The basic idea from Haldane is that Ministers and their officials are “as one” when it comes to accountability. They operate, acfording to the LSE authors, “in a symbiotic relationship whereby ministers decide after consultation with their officials whose wisdom, institutional memory and knowledge of the processes of governing helps to guide the minister.”
But a relentless program of administrative, structural and cultural reform since the 1970s has, according to the authors, introduced considerably ambivalence into the underlying model.
That ambivalence is grounded in a series of contradictory positions. Ministers praise the technical skills and expertise of their officials, for example, but criticise the absence of “appropriate” 21st century skills and capabilities.
The civil service is seen as fill of elegant policy designers but much less proficient policy implementers. This frustration often spills over into concerns that “real world” outcomes seem too hard to discern from much bureaucratic intervention and activity.
The authors argue that the traditional notion of the “trusting and unified dyad of Westminster folklore” has been replaced by “an accountability-based, principal-agent relationship between civil servants and their political masters.”
Largely driven by the Thatcher revolution, the analysis goes on to suggest that, post 1979, the relationship of trust and shared, mutual responsibility for policy became irretrievably conflict-based. Any attempt to mediate or question the government’s program was seen as either incompetence or unwillingness to “get with the program” (my words, not theirs).
All governments since then have introduced a series of changes in the minister-civil servant relationship all of which, in one way or another, have been designed to increase the power and control of Ministers over the civil service.
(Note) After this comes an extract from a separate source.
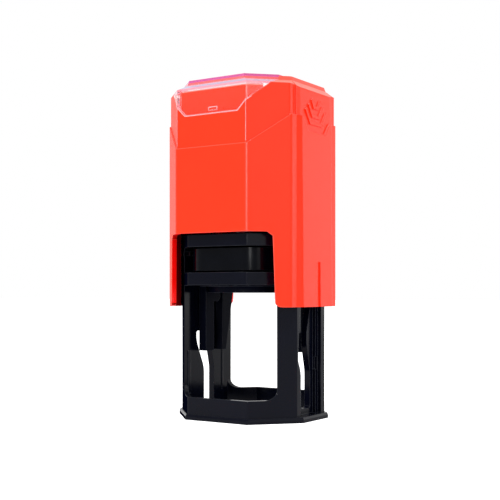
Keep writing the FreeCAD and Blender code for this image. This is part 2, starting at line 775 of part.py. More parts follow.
def stamp_head(inward, z_low, top):
    """The head's outline carried up to its bevel, its shoulder and its crown, or the same further in."""
    bevel_z = TOP - BEVEL_DROP - inward / 2
    shoulder_z = TOP - SHOULDER_DROP - inward / 2
    plan, shoulder, crown = (inset(outline, inward) for outline in (HEAD, SHOULDER, CROWN))
    body = octagon_prism(plan, z_low, bevel_z, HEAD_EDGE_RADIUS, HEAD_SIDE_RADIUS)
    bevel = octagon_taper(plan, bevel_z, shoulder, shoulder_z, HEAD_EDGE_RADIUS, HEAD_SIDE_RADIUS)
    rise = octagon_taper(shoulder, shoulder_z, crown, top, HEAD_EDGE_RADIUS, HEAD_SIDE_RADIUS)
    return body.fuse([bevel, rise])


def casing_sleeve():
    """The lower skin, a little proud, whose upper edge climbs the front corners."""
    side_top = TOP - STEP_SIDE_DROP
    front_top = TOP - STEP_FRONT_DROP
    sleeve = octagon_prism(CASING, CASING_Z, side_top, SLEEVE_EDGE_RADIUS, SLEEVE_SIDE_RADIUS)
    above = prism_along_y(
        [
            (-CASING.width, side_top + PAST),
            (-CASING.width, side_top),
            (-CASING.front, front_top),
            (CASING.front, front_top),
            (CASING.width, side_top),
            (CASING.width, side_top + PAST),
        ],
        -CASING.depth - PAST,
        -CASING.side,
    )
    return sleeve.cut(both_ends(above))


def panel_face(z):
    """How far out the side panel's face stands at a height; it leans in a little towards the top."""
    return PANEL_OUTER - PANEL_DRAFT * (z - CASING_Z) / (TOP - CASING_Z)


def panel_section(outer, z):
    root = CASING.width - PANEL_ROOT
    corners = [
        V(root, -PANEL_HALF, z),
        V(CASING.width, -PANEL_HALF, z),
        V(outer, -PANEL_FACE_HALF, z),
        V(outer, PANEL_FACE_HALF, z),
        V(CASING.width, PANEL_HALF, z),
        V(root, PANEL_HALF, z),
    ]
    radius = PANEL_EDGE_RADIUS
    return rounded_wire(corners, [0.0, 0.0, radius, radius, 0.0, 0.0])


def side_panel(inward, outline):
    """One raised side panel with sloping flanks, trimmed to an outline in Y and Z."""
    sections = [panel_section(panel_face(z) - inward, z) for z in (CASING_Z, TOP)]
    slab = Part.makeLoft(sections, True, True)
    return slab.common(prism_along_x(outline, 0, PANEL_OUTER + PAST))


def lower_panel():
    side_top = TOP - STEP_SIDE_DROP
    outline = [
        (-PANEL_HALF, CASING_Z),
        (-PANEL_HALF, side_top),
        (-VEE_TOP_HALF, side_top),
        (-VEE_BOTTOM_HALF, TOP - VEE_BOTTOM_DROP),
        (VEE_BOTTOM_HALF, TOP - VEE_BOTTOM_DROP),
        (VEE_TOP_HALF, side_top),
        (PANEL_HALF, side_top),
        (PANEL_HALF, CASING_Z),
    ]
    return side_panel(0, outline)


def upper_panel():
    bevel_z = TOP - PANEL_BEVEL_DROP
    outer = panel_face(bevel_z) - UPPER_INSET
    top = TOP - CROWN_DROP
    outline = [(-PANEL_HALF, CASING_Z), (-PANEL_HALF, top), (PANEL_HALF, top), (PANEL_HALF, CASING_Z)]
    bevel = prism_along_y(
        [
            (outer, bevel_z),
            (SHOULDER.width, TOP - SHOULDER_DROP),
            (CROWN.width, TOP),
            (CROWN.width, TOP + PAST),
            (outer + PAST, TOP + PAST),
            (outer + PAST, bevel_z),
        ],
        -PANEL_HALF - PAST,
        PANEL_HALF + PAST,
    )
    return side_panel(UPPER_INSET, outline).cut(bevel)


def chevrons():
    """The nested grip chevrons on the upper part of the right side panel."""
    face = panel_face(TOP - CHEVRONS[0][1]) - UPPER_INSET
    ribs = []
    for top_half, top_drop, bottom_half, bottom_drop in CHEVRONS:
        points = [
            (-top_half, TOP - top_drop),
            (-bottom_half, TOP - bottom_drop),
            (bottom_half, TOP - bottom_drop),
            (top_half, TOP - top_drop),
        ]
        outline = stroke_outline(points, CHEVRON_WIDTH)
        ribs.append(prism_along_x(outline, face - CHEVRON_PROUD, face + CHEVRON_PROUD))
    return ribs[0].fuse(ribs[1:])


def casing_window():
    """The front window, open at the foot, with chamfered upper and flared lower corners."""
    flare = WINDOW_FOOT_HALF + WINDOW_FOOT_RADIUS
    slant = (WINDOW_FOOT_HALF - WINDOW_TOP_HALF) / (WINDOW_TOP - CASING_Z)
    foot_z = CASING_Z + WINDOW_FOOT_RADIUS
    foot_half = WINDOW_FOOT_HALF - slant * WINDOW_FOOT_RADIUS
    y0 = -CASING.depth - PAST
    centre = V(foot_half + WINDOW_FOOT_RADIUS, y0, foot_z)
    diagonal = WINDOW_FOOT_RADIUS / math.sqrt(2)
    right = Part.Arc(
        centre + V(0, 0, -WINDOW_FOOT_RADIUS),
        centre + V(-diagonal, 0, -diagonal),
        centre + V(-WINDOW_FOOT_RADIUS, 0, 0),
    ).toShape()
    places = [
        (foot_half, foot_z),
        (WINDOW_TOP_HALF, WINDOW_TOP - WINDOW_CHAMFER),
        (WINDOW_TOP_HALF - WINDOW_CHAMFER, WINDOW_TOP),
        (0, WINDOW_TOP),
        (0, CASING_Z - PAST),
        (flare, CASING_Z - PAST),
        (foot_half + WINDOW_FOOT_RADIUS, CASING_Z),
    ]
    edges = [right]
    for (x0, z0), (x1, z1) in zip(places, places[1:]):
        edges.append(Part.makeLine(V(x0, y0, z0), V(x1, y0, z1)))
    depth = CASING.depth + PAST - WINDOW_REACH
    half = Part.Face(Part.Wire(edges)).extrude(V(0, depth, 0))
    return both_sides(half)


def cap_region(shrink):
    """The upright outline that the clear cap fills, run through from front to back."""
    outline = [
        (LIP_HALF - shrink, TOP - LIP_DROP + shrink),
        (LIP_TOP_HALF - shrink, TOP - LIP_TOP_DROP + shrink),
        (LIP_TOP_HALF - shrink, TOP + PAST),
    ]
    mirrored = [(-x, z) for x, z in outline[::-1]]
    return prism_along_y(outline + mirrored, -CASING.depth - PAST, CASING.depth + PAST)


def casing():
    upper = stamp_head(0, CASING_Z, TOP)
    panels = both_sides(upper_panel().fuse([lower_panel(), chevrons()]))
    body = upper.fuse([casing_sleeve(), panels])
    reach = PANEL_OUTER + PAST
    body = body.cut(box(-reach, reach, -reach, reach, TOP - CROWN_DROP, TOP + PAST))
    recess = cap_region(0).cut(stamp_head(CAP_WALL + CAP_FACE_GAP, CASING_Z, CARD_Z))
    body = body.cut(recess)
    catch = box(
        -CATCH_HALF,
        CATCH_HALF,
        -HEAD.depth + CAP_WALL + CAP_FACE_GAP - CATCH_PROUD,
        -CASING.depth + UPPER_WALL,
        TOP - CATCH_LOW_DROP,
        TOP - CATCH_HIGH_DROP,
    )
    body = body.fuse(both_ends(catch))
    body = body.cut(casing_cavity())
    body = body.cut(both_ends(casing_window()))
    groove = box(
        PANEL_OUTER - GROOVE_DEPTH, PANEL_OUTER + PAST, GROOVE[0], GROOVE[1], CASING_Z - PAST, GROOVE_TOP
    )
    return one_solid(body.cut(both_sides(groove)))


def casing_cavity():
    """The hollow of the casing, narrower in its head, with a pocket behind each side panel."""
    head_z = TOP - UPPER_CAVITY_BELOW_TOP
    main = octagon_prism(inset(CASING, CASING_WALL), CASING_Z - PAST, head_z)
    head = octagon_prism(inset(CASING, UPPER_INSET + UPPER_WALL), head_z, CEILING)
    step_z = LINER_TOP + POCKET_PAST_LINER
    pocket = box(-POCKET_OUTER, POCKET_OUTER, -POCKET_HALF, POCKET_HALF, CASING_Z - PAST, step_z)
    upper_reach = UPPER_ARM_OUTER + CASING_TO_ARM
    upper_pocket = box(
        -upper_reach, upper_reach, -POCKET_HALF, POCKET_HALF, step_z, CEILING - POCKET_BELOW_CEILING
    )
    return main.fuse([head, pocket, upper_pocket])


# Clear cap and index card

def clear_cap():
    shell = stamp_head(0, CASING_Z, TOP).common(cap_region(CAP_GAP))
    return one_solid(shell.cut(stamp_head(CAP_WALL, CASING_Z, CAP_PLATE_Z)))


def index_card():
    plan = inset(CROWN, CAP_WALL + CAP_FACE_GAP)
    card = octagon_prism(plan, CARD_Z, CARD_Z + CARD_THICKNESS, HEAD_SIDE_RADIUS, HEAD_SIDE_RADIUS)
    half = LIP_TOP_HALF - CARD_MARGIN
    return one_solid(card.common(box(-half, half, -CASING.depth, CASING.depth, CARD_Z, TOP)))


def build():
    pin = axle_pin()
    parts = {
        "foot_ring": foot_ring(),
        "frame": frame(),
        "die_carrier": die_carrier(),
        "axle_pin_right": pin,
        "axle_pin_left": pin.mirror(V(0, 0, 0), V(1, 0, 0)),
        "foam_cushion": foam_cushion(),
        "rubber_die": rubber_die(),
        "cartridge_tray": cartridge_tray(),
        "pad_cloth": pad_cloth(),
        "ink_pad": ink_pad(),
        "yoke": yoke(),
        "return_spring": return_spring(),
        "casing": casing(),
        "clear_cap": clear_cap(),
        "index_card": index_card(),
    }
    os.makedirs("parts", exist_ok=True)
    for name, shape in parts.items():
        if not shape.isValid():
            raise ValueError(name + " is not a valid shape")
        shape.exportStep("parts/%s.step" % name)
    print("wrote %d parts, overall height %.2f mm, width %.2f mm, depth %.2f mm" % (
        len(parts), TOP, 2 * PANEL_OUTER, 2 * CASING.depth))


build()
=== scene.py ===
import math

import bmesh
import bpy
from bpy.props import FloatProperty, FloatVectorProperty, IntProperty, PointerProperty
from bpy.types import NodeSocket, Operator, Panel, PropertyGroup
from mathutils import Matrix, Vector


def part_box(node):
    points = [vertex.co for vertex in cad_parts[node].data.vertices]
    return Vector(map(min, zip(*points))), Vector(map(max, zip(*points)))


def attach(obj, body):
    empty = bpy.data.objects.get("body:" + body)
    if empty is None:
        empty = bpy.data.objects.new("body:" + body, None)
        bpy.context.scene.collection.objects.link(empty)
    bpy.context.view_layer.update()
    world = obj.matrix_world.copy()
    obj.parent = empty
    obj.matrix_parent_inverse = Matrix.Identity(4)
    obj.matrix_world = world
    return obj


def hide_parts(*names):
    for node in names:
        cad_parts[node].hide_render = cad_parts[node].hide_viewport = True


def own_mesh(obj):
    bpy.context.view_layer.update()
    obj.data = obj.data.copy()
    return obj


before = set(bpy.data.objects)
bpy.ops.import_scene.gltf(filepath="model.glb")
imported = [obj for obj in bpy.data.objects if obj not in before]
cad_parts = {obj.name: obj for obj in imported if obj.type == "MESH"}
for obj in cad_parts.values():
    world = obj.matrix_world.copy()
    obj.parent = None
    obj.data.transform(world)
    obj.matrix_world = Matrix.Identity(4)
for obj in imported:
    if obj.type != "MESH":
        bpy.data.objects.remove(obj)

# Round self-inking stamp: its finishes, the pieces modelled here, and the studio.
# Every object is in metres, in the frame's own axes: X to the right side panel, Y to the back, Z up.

bl_info = {
    "name": "Round Self-Inking Stamp",
    "version": (1, 0, 0),
    "blender": (4, 5, 0),
    "location": "View3D > Sidebar > Stamp",
    "description": "Dresses a round self-inking stamp and its studio",
    "category": "Object",
}

MM = 0.001
SPRING_LOW, SPRING_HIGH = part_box("return_spring")
PAD_LOW, PAD_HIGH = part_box("ink_pad")
CLOTH_LOW, CLOTH_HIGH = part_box("pad_cloth")
CUSHION_LOW, CUSHION_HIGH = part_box("foam_cushion")
DIE_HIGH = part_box("rubber_die")[1]
CAP_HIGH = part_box("clear_cap")[1]

# Facets of the pieces modelled here.
DISC_SIDES = 96
DISC_RINGS = 14
RIM_SEGMENTS = 4
WIRE_SIDES = 14
TURN_STEPS = 40

# Points and edges closer than this are level or the same.
TOUCHING = 1e-7

# Pitch of the spring's closed end turns, in thicknesses of its wire.
CLOSED_PITCH = 1.04

# How far a tint or a painted light fades out past its border.
THIN_FADE = 0.05 * MM
FADE = 0.1 * MM
WIDE_FADE = 0.2 * MM
LIP_FADE = 0.3 * MM

# How squarely a face looks along an axis, where a tint or a painted light starts and where it is full. One is
# squarely.
SLOPING = (0.15, 0.6)
LEVEL = (0.93, 0.98)
SQUARELY = (0.9, 0.98)
DOWNWARDS = (-0.5, -0.8)

# How far a face's plane lies behind the stamp's axis, where a wall starts to count as an inner one.
BEHIND_AXIS = (-3.0 * MM, -4.0 * MM)

# The middle stretch of a noise's values, over which a finish changes.
SPREAD = (0.3, 0.7)

# Painted shade: the faces that look to the left front lie in the dark and lose their shine, and the side
# faces shine less than the rest.
DARK_SIDE = (-0.73, -0.68, 0.0)
SIDE_SHINE = 0.6

# How far down the cap's bevel its painted grey reflection of the sky reaches.
BEVEL_REFLECTION_SHARE = 0.85

# The painted glow of the casing's cut edges, and how clear the cap stays where light is painted on it.
PAINTED_CUT_GLOW = 0.3
EDGE_CLARITY = 0.2

WHITE = (1.0, 1.0, 1.0, 1.0)
FLOOR_HALF = 3.0
FLOOR_COLOUR = (0.9, 0.9, 0.9, 1.0)
FLOOR_GLOW = 0.78

# How strong the world is as a light, and where it shows as the background.
WORLD_LIGHT, WORLD_SHOWN = 0.62, 1.0

# Each lamp's name, place, power in watts and the side of its square. All aim at the stamp's middle.
LAMPS = (
    ("key", (-0.35, -0.55, 0.45), 4.3, 0.5),
    ("fill", (0.62, -0.25, 0.30), 1.7, 0.5),
    ("top", (0.0, 0.05, 0.7), 1.6, 0.5),
    ("rim", (0.42, 0.58, 0.10), 0.75, 0.35),
    ("glint", (0.14, -0.60, 0.16), 4.0, 0.12),
)
LAMP_AIM = Vector((0, 0, 0.05))


def colour(name, description, default):
    return FloatVectorProperty(
        name=name, description=description, default=default, subtype="COLOR", min=0, max=1
    )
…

This is the list of changes the authors provide:
- the rise in political advisors (38 in 1997, 74 in 2010, and 107 by 2015);
- the introduction of extended ministerial offices;
- an increased role for ministers in appointing Permanent Secretaries – this change raising questions over the principle of neutrality and whether senior officials seeking appointment to this level would continue to ‘speak truth unto power’ for fear of promotional non-preferment;
- changing the rules under which civil servants give evidence to Select Committees;
- the introduction of performance objectives for individual Permanent Secretaries which challenges the Westminster Model’s conception of individual ministerial accountability;
- the introduction of Departmental Business Plans – replacing Labour’s Public Service Agreements – to offer a different form of control and accountability. ‘Priorities’ and ‘transparency’ became the new lingua franca of public services as Whitehall was tasked with shifting from ‘bureaucratic accountability to democratic accountability’
A model of mutual, trust-based interdependence has been replaced by what they describe as the “binary mode of separation” underpinning a principal-agent model.
The result is that civil servants have become “overseers” of policy and democratic processes with less and less of a “power of veto” as an institutional player in their own right.
The focus, especially in a period of working through something like the post-Brexit arrangements, is on problem-solving and point interventions to ‘fix’ problems as they arise. Departmental functionalism (and the notion that specific subject-matter expertise resides in those structures) gives way to what they label “cybernetic-squad” bureaucracy. Civil servants becomes platoons of problem solvers roaming the policy landscape sorting problems out as they arise (and, presumably, as Ministers dictate) with great flexibility, agility and many of the new buzzwords of contemporary organisational ‘good practice’ performance.
Two important conclusions arise from the LSE analysis.
One is the shift in the nature of the 21st century civil servant:
In the twenty-first century, a new breed of civil servant is required with a different relationship to their political masters. Change could, for example, involve an organisational and cultural shift from a departmental-focused to a problem-focused approach which is more flexible, smaller and digitally based.
The second is that these changes reflect, and perhaps reinforce, deeper shifts in the nature of the ministerial-civil service relationship itself:
Expertise would no longer be located within a department, but to teams deployed to deal with particular projects or intractable problems. It would, however, require a very different ministerial-civil service relationship and more particularly, an overhaul of the Westminster Model.
For many, these will seem arcane questions, I imagine, of interest to a very small number of professional civil servants, politicians and public administration theorists.
But in countries like the UK and Australia, what these changes imply is a major rewrite of a central piece of the institutional architecture of our system of public governance. And those changes touch directly on questions of trust at the core of the way we design and deliver the big decisions of public policy and services.
In that sense, I would argue that these developments have as much to contribute to how we respond to the post-trust, de-centred and fracturing practices of public purpose and governance as the more spectacular events of Brexit and the advent of President-elect Trump.
If things seems to be flying apart, the big question we now confront is how to hold things together. A part of the answer to that pretty basic question is how we design these underlying, often invisible but very important systems and structures of governing from which trust and legitimacy either grow or decay.
Note
The article is based on a longer essay which you can find here. This is the abstract:
This article argues that the principle of indivisibility in the relationship between political and administrative elites acted as a central convention of the Westminster system for much of the twentieth century. It explores how in more recent decades this principle has been challenged by the shift to a principal–agent approach. It considers the extent to which this shift diminishes the traditional Westminster model’s understanding of the minister–civil servant relationship as one based on a symbiotic interdependent partnership.
In its place has emerged a more universal command and control relationship that is seen as necessary to meet the demands of modern accountability and transparency. Such a change has fundamentally altered a long-established power-bargain between ministers and civil servants and undermined a core tenet of the Westminster model.
The article will cost you between $US6 (to rent) and $US38 (to buy as a PDF).